Master Thaddeus's final day with the guild was a sad one indeed. But Elvir would have taken every last one of his meals at his desk if it meant Wirt were not leaving too. The scroll sent by Master Charles announced his requirement of Wirt for a special project he was leading for the Queen.
Elvir stood, blocking most of Wirt's light while he packed up his desk. "Tell it to me again, this plan of Master Charles's. Perhaps the fifth time I will understand." The royal scroll contained a small spell which communicated the secret of the project only to Wirt, but Elvir was there when he read it so he was able to know it too. Whether it was the spell, the strangeness of the plan, or his feeling of always being full of knives he had now that made the information slippery in his mind, he did not know or care.
Wirt explained again. "You're a wizard who buys many scrolls, but you must go to your scriptorium to have them, and then only you may get what they stock at the time. So you say to the devil with that, and get instead one of these new enchanted scrolls of Master Charles, pay him tribute each fortnight, and you may call as many spells to that scroll as you wish."
"It does not expire into smoke like any other scroll?"
"Nay, it is some new sort of vellum. Dragon for all I have been told."
"They must be dear."
"Nay, tis free."
"I do not believe it."
"Believe me. But they are not sold, they are borrowed. The queen owns them all."
"Perhaps they are swan vellum then."
Wirt chuckled. "Perhaps. She will have them back if the tributes cease."
"Madness. No wizard would cease owning their own spells."
"Aye. But it means I can make as many great initials as I want."
"Why is that?"
"Well the enchanted vellum is but one size. So the length of the spell does not matter. It shall move up or down the scroll as you wish, with a flick of the hand."

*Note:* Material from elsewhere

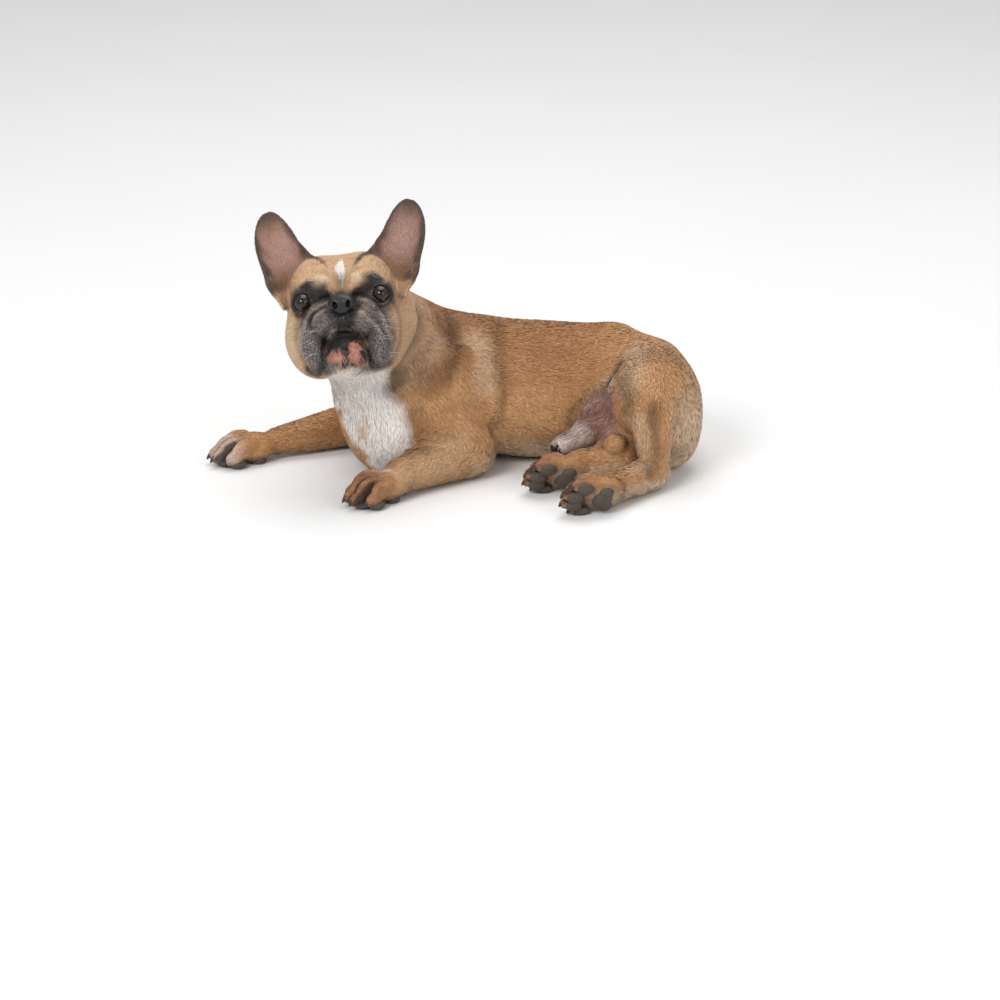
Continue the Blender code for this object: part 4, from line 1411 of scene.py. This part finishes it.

"Madness. The Inquisitor will have none of it if he already believes no one reads the back of scrolls."
"Aye."
"I'll keep your desk clear for when this venture spoils and you return."
"Aye."
Elvir said nothing while Wirt continued cleaning the last of the enchanted ink from his nibs.
"You will put my name up if Master Charles is in need of more scribes, yes?"
"Aye. What plans have ye?"
"Finish today's work. Drink wine. Then tomorrow's work. Then tomorrow's wine. Perhaps become a journeyman writing runes on cottages and visit you when work brings me to the capital." Wirt laughed. "I mean it. I would."
"Aye, you would."
"Take care, friend."
"Aye." Wirt scooped up a few queen's hacks from his desk. "Have them. I'll be using real ones soon."